On the other hand, the opposition’s older members, hailing from an earlier political era, are more cautious. Politicians such as Henry Ramos Allup, a prominent leader of the “old guard,” has fewer qualms about coexisting with Venezuela’s current government. This older generation is harshly critical of the more confrontational approach espoused by the jailed López and his allies, and is more interested in improving the system from within than in overturning it. Whether these two groups can find common ground is a lingering question within an opposition that expects, soon enough, to be within reach of power.

Opinion polls show Venezuelans favor the first, more radical approach — over 68 percent of them want the Maduro government gone, either through his resignation or through a recall — by the end of 2016. (His term ends in 2019.)

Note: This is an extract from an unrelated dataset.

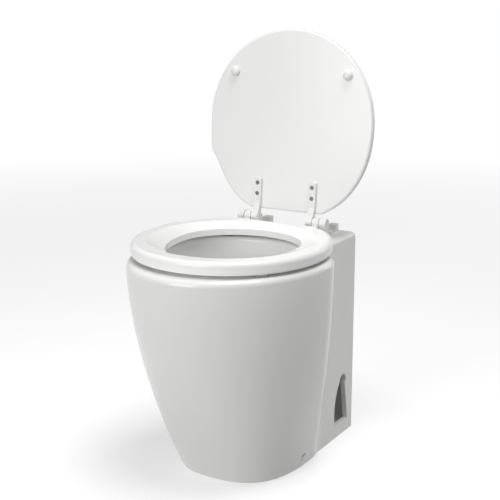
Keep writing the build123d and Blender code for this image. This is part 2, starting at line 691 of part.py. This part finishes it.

Bridging the divide between the two camps will remain a challenge. When asked about it, Manuela tells me there is an agreement between both factions — once they’re in power — to push for change within institutions such as the courts and the electoral council, something both groups agree is necessary.

If the government torpedoes these efforts, the agreement specifies that the opposition will take stronger measures, triggering moves for some kind of constitutional end to the government. That could involve anything from a recall referendum to convening a constitutional assembly which would have the power to remove existing authorities, including the president.

The injection of youth into the opposition is a welcome development. But if their energy boils over into impatience and unwillingness to compromise with members of their own side, their hard-fought victory at the polls will result only in frustration, both for them and for their voters.

This dynamic bears watching, and will continue to be an important story in the next six months of Venezuela’s chaotic political life.

In the photo, anti-government students chant slogans in Caracas on November 21, 2015.